The family trust or the discretionary trust is a great vehicle for the first generation who set it up. It provides tax planning and asset protection advantages. Those advantages arise largely from the fact that nobody “owns” a share or interest in the trust. However, those very advantages can create serious succession planning problems.
The following are typical problems that can arise in a transfer of a family trust from one generation to another:
1. Mum and Dad believe that they have treated their three adult children equally by appointing them jointly as Guardians and Appointors of the family trust after the parents’ deaths. However, two children “gang up” on the third (a Collingwood supporter) and distribute all of the income and capital of the trust to their own benefit to the exclusion of the third by using their majority control in the corporate trustee. Just because one child has a one-third share in the corporate trustee does not mean that that child is entitled to be a director and even if the child was a director, he or she could be out voted.
2. Mum and Dad appoint their son and daughter jointly to be Guardians and Appointors. The daughter dies a few years after Mum and Dad leaving her brother as the sole Guardian and Appointor. The brother, who has just lost big time on a blue chip investment in a Nigerian oil project, uses his power to apply the income and capital of the trust for his sole benefit, to the exclusion of the children of the deceased daughter.
3. Mum and Dad do not appoint a Guardian or Appointor on their deaths and under the trust deed, the personal legal representative of the last to die of Mum and Dad becomes the Guardian and Appointor. Uncle Fred is the parents’ executor. Uncle Fred, who dislikes one of the two children, uses his position as Guardian and Appointor to distribute the income and capital of the trust to the favourite child and to Uncle Fred’s wife who, Uncle Fred, is pleasantly surprised to find, comes within the broad definition of general beneficiaries.
The usual method of passing control of a family trust to the succeeding generation includes appointing them as Guardians and Appointors of the trust. However, this in itself can be insufficient as it is often necessary to also amend the trust deed to ensure, for example, the equal distribution of capital and income between the children, unless all of the persons who are Guardians and Appointors agree otherwise.
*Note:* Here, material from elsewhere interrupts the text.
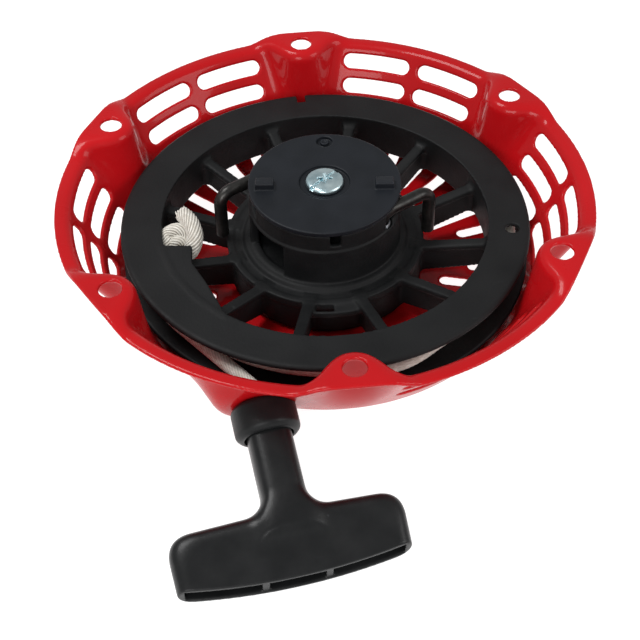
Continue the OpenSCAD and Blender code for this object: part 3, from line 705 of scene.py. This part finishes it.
def smooth_path(points, spacing):
    """Evenly spaced points on a Catmull-Rom curve through the given ones."""
    p = np.asarray(points, float)
    p = np.vstack([2 * p[0] - p[1], p, 2 * p[-1] - p[-2]])
    fine = []
    for a, b, c, d in zip(p[:-3], p[1:-2], p[2:-1], p[3:]):
        t = np.linspace(0, 1, 24, endpoint=False)[:, None]
        fine.append(0.5 * (2 * b + (c - a) * t + (2 * a - 5 * b + 4 * c - d) * t ** 2
                           + (3 * b - a - 3 * c + d) * t ** 3))
    fine = np.vstack(fine + [p[-2:-1]])
    length = np.concatenate([[0], np.cumsum(np.linalg.norm(np.diff(fine, axis=0), axis=1))])
    even = np.linspace(0, length[-1], max(4, int(length[-1] / spacing)))
    return np.stack([np.interp(even, length, fine[:, k]) for k in range(3)], 1), even


def rope_tube(points, radius, spacing, sides=98, spread=None):
    """A rope of fine strands laid along a path, closed at both ends."""
    path, length = smooth_path(points, spacing)
    tangent = np.gradient(path, axis=0)
    tangent /= np.linalg.norm(tangent, axis=1)[:, None]
    normal = np.cross(tangent[0], [0.3, 0.2, 0.9])
    frames = []
    for t in tangent:
        normal = normal - t * (normal @ t)
        normal = normal / np.linalg.norm(normal)
        frames.append((normal, np.cross(t, normal)))
    frames = np.array(frames)
    phi = np.linspace(0, 2 * math.pi, sides, endpoint=False)
    lay = phi[None, :] - length[:, None] * 2 * math.pi / ROPE_LAY
    lobe = np.sqrt(np.abs(np.sin(lay * ROPE_STRANDS / 2)))
    r = radius * (1 - ROPE_GROOVE + ROPE_GROOVE * lobe)
    if spread is not None:
        r = r * spread(length / length[-1])[:, None]
    verts = path[:, None, :] + r[..., None] * (np.cos(phi)[None, :, None] * frames[:, None, 0]
                                               + np.sin(phi)[None, :, None] * frames[:, None, 1])
    rows, columns = np.arange(len(path) - 1)[:, None], np.arange(sides)[None, :]
    a, b = rows * sides + columns, rows * sides + (columns + 1) % sides
    quads = np.stack([a, b, b + sides, a + sides], -1).reshape(-1, 4)
    caps = []
    verts = np.vstack([verts.reshape(-1, 3), path[:1] - tangent[:1] * CAP_BULGE,
                       path[-1:] + tangent[-1:] * CAP_BULGE])
    last = (len(path) - 1) * sides
    for k in range(0, sides, 2):
        caps.append([len(verts) - 2, (k + 2) % sides, k + 1, k])
        caps.append([len(verts) - 1, last + k, last + k + 1, last + (k + 2) % sides])
    return verts, np.vstack([quads, caps])


def joined(parts):
    """Several tubes as one set of points and faces."""
    verts, faces, base = [], [], 0
    for v, f in parts:
        verts.append(v)
        faces.append(f + base)
        base += len(v)
    return np.vstack(verts), np.vstack(faces)


# Where the run leaves the reel: the tangent from the outlet to the rope's outer turn
reach = np.hypot(*OUTLET_AT[:2])
LEAVE = math.degrees(math.atan2(OUTLET_AT[1], OUTLET_AT[0]) - math.acos(ROPE_TURN_R / reach))
LEAVE_Z = -25.5

# Radius and height of the wound rope by the number of turns back from where the run leaves
COIL_TURNS = [0, 0.08, 0.22, 0.73, 0.775, 0.80, 0.83, 0.87, 0.94, 1.02, 1.70, 1.88, 2.72, 3.0, 3.07]
COIL_RADII = [69.5, 69.5, 69.0, 69.0, 69.8, 71.0, 71.1, 69.9, 69.4, 65.4, 65.4, 65.4, 65.4, 65.4, 64.6]
COIL_HEIGHTS = [-25.7, -25.3, -21.9, -21.9, -22.6, -24.4, -24.8, -23.5, -22.9,
                -20.2, -20.2, -26.5, -26.5, -22.6, -22.2]


def coil_path():
    """The wound rope's centre line, from the run back to the knot hole."""
    turns = np.arange(0, COIL_TURNS[-1], 1 / 72)
    r = np.interp(turns, COIL_TURNS, COIL_RADII)
    z = np.interp(turns, COIL_TURNS, COIL_HEIGHTS)
    angle = np.radians(LEAVE - 360 * turns)
    return np.stack([r * np.cos(angle), r * np.sin(angle), z], 1)


verts, quads = rope_tube(coil_path(), ROPE_R, 0.8, 70)
make_piece("rope_coil", verts, quads, ROPE, "reel", ["rope_wound"])
start = np.array([*polar(ROPE_TURN_R, LEAVE), LEAVE_Z])
reel_to_outlet = (OUTLET_AT - start) / np.linalg.norm(OUTLET_AT - start)
run = [start, start * 0.5 + OUTLET_AT * 0.5, OUTLET_AT - 3 * reel_to_outlet]
run += [OUTLET_AT + PULL * w for w in (3, 7, 12)]
verts, quads = rope_tube(run, ROPE_R, 0.6)
make_piece("rope_to_outlet", verts, quads, ROPE, "case", ["rope_run"])
verts, quads = rope_tube([OUTLET_AT + PULL * w for w in (17.5, 24, 31, 38.8)], ROPE_R, 0.6)
make_piece("rope_in_grip", verts, quads, ROPE, "handle", ["grip_rope"])


FRAY_SEED, YARN_R = 11, 0.42


def frayed_ends(at, heading, count, length):
    """Loose yarn ends that spread from a cut rope."""
    parts = []
    dice = np.random.default_rng(FRAY_SEED)
    heading = np.array(heading) / np.linalg.norm(heading)
    for _ in range(count):
        away = dice.normal(size=3)
        away -= heading * (away @ heading)
        away /= np.linalg.norm(away)
        root = np.array(at) + away * dice.uniform(0.3, 2.0)
        tip = root + heading * dice.uniform(0.6, 1) * length + away * dice.uniform(0.1, 0.9)
        bow = (root + tip) / 2 + away * 0.3
        parts.append(rope_tube([root - heading * 1.2, root, bow, tip], YARN_R, 0.35, 10,
                               lambda s: 1.0 - 0.45 * s))
    return parts


# The knot's lobes: the one through the hole, the one over it, and one that closes the loop
KNOT_UNDER = [(-66.0, -6.9, -22), (-62.0, -6.3, -22), (-60.3, -3.2, -21.0), (-59.3, 0.4, -19.4),
              (-55.6, 1.6, -18.3), (-51.8, 0.2, -19.3), (-50.0, -3.6, -22.2)]
KNOT_OVER = [(-55.0, -7.6, -22.6), (-51.2, -7.6, -21.0), (-48.9, -4.2, -17.6), (-49.6, 0.6, -15.6),
             (-51.3, 4.6, -15.4), (-52.9, 7.4, -15.8)]
KNOT_FILL = [(-60.5, -6.0, -23.4), (-58.6, -3.2, -21.8), (-54.8, -2.2, -20.6), (-51.4, -3.4, -22.0)]
knot = [rope_tube(KNOT_UNDER, 2.9, 0.4), rope_tube(KNOT_OVER, 3.1, 0.4), rope_tube(KNOT_FILL, 2.8, 0.4)]
knot += frayed_ends(KNOT_OVER[-1], (-0.35, 0.75, 0.35), 26, 2.4)
verts, quads = joined(knot)
make_piece("rope_knot_tied", verts, quads, ROPE, "reel", ["rope_knot"])

# ---- camera, light and floor ----

CAMERA_TURN, CAMERA_RISE, CAMERA_ROLL = math.radians(-5.31), math.radians(46.29), math.radians(-1.04)
CAMERA_AWAY, CAMERA_RIGHT, CAMERA_UP = 0.48155, -0.00167, -0.04967
CAMERA_LENS, CAMERA_SENSOR = 74.10, 36
LIGHT_AIM = (0, 0, -0.02)
FLOOR_GLOW, FLOOR_SIZE, FLOOR_GAP, WORLD_GLOW = 0.95, 6, 0.0003, 0.45


def add_camera():
    """The camera, seen from the CAD's origin by turn and rise, then shifted and rolled."""
    a, e = CAMERA_TURN, CAMERA_RISE
    back = Vector((math.sin(a) * math.cos(e), -math.cos(a) * math.cos(e), math.sin(e)))
    right = Vector((math.cos(a), math.sin(a), 0))
    up = back.cross(right)
    right, up = (right * math.cos(CAMERA_ROLL) + up * math.sin(CAMERA_ROLL),
                 up * math.cos(CAMERA_ROLL) - right * math.sin(CAMERA_ROLL))
    data = bpy.data.cameras.new("camera")
    data.lens, data.sensor_width = CAMERA_LENS, CAMERA_SENSOR
    data.clip_start, data.clip_end = 0.01, 50
    camera = bpy.data.objects.new("camera", data)
    bpy.context.scene.collection.objects.link(camera)
    place = back * CAMERA_AWAY + right * CAMERA_RIGHT + up * CAMERA_UP
    camera.matrix_world = Matrix.Translation(place) @ Matrix((right, up, back)).transposed().to_4x4()
    bpy.context.scene.camera = camera


def add_light(name, place, size, power):
    """A square area light aimed at the middle of the case."""
    data = bpy.data.lights.new(name, "AREA")
    data.shape, data.size, data.energy = "SQUARE", size, power
    light = bpy.data.objects.new(name, data)
    bpy.context.scene.collection.objects.link(light)
    light.location = place
    light.rotation_euler = (Vector(LIGHT_AIM) - Vector(place)).to_track_quat("-Z", "Y").to_euler()


def add_floor():
    """A pale plane that the case's far bottom edge and the grip both rest on."""
    low_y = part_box("grip")[0].y
    low_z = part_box("grip")[0].z
    far_y, far_z = BOTTOM_R * MM, BOTTOM * MM
    tilt = math.atan2(far_z - low_z, far_y - low_y)
    bpy.ops.mesh.primitive_plane_add(size=FLOOR_SIZE, location=(0, low_y, low_z - FLOOR_GAP),
                                     rotation=(tilt, 0, 0))
    floor = bpy.context.object
    floor.name = "floor"
    n = Nodes("floor_paper")
    shade = n.grey(n.noise(3, 2), 0.30, 0.32)
    floor.data.materials.append(n.finish(shade, 0.9, specular=0.1))
    n.shader.inputs["Emission Color"].default_value = (1, 1, 1, 1)
    n.shader.inputs["Emission Strength"].default_value = FLOOR_GLOW


add_camera()
add_light("key", (-0.45, 0.15, 0.95), 0.45, 7)
add_light("fill", (0.9, -0.4, 0.55), 0.6, 4)
add_light("front", (-0.35, -0.95, 0.5), 0.5, 5)
add_floor()
world = bpy.data.worlds.new("studio")
world.use_nodes = True
backdrop = world.node_tree.nodes["Background"].inputs
backdrop["Color"].default_value = (1, 1, 1, 1)
backdrop["Strength"].default_value = WORLD_GLOW
bpy.context.scene.world = world
bpy.context.scene.view_settings.view_transform = "Standard"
Because of the potential Capital Gains Tax and Stamp Duty problems, it is important to consider whether an amendment to a trust deed amounts to a resettlement. The Commissioner of Taxation has issued a Statement of Principles indicating the changes to trust deeds that, in his view, amount to resettlements. This Statement of Principles is, in some significant aspects, an attempt to recast the law in favour of the Commissioner. In the most recent case on resettlement of trusts (Clarke v Commissioner of Taxation), the full Federal Court found in favour of the taxpayer and against the Commissioner’s argument for a potentially broader concept of resettlement.
The one method of achieving equality within the succeeding generation that is often overlooked in relation to family trusts is that of structuring the corporate trustee in a manner to give effect to this. The constitution could be amended to provide, for example, the following:-
1. the right of each shareholder to nominate a director;
2. that important decisions can only be made by the unanimous vote of the directors, such as decisions in respect of income and capital distributions, amendments to the trust deed and changes in the nature of the business or undertaking of the trust.
After a lifetime’s work, many people have millions of dollars’ worth of assets in family trusts. It would be a tragedy if, after their deaths, those assets did not go to the beneficiaries they thought that they were leaving them to.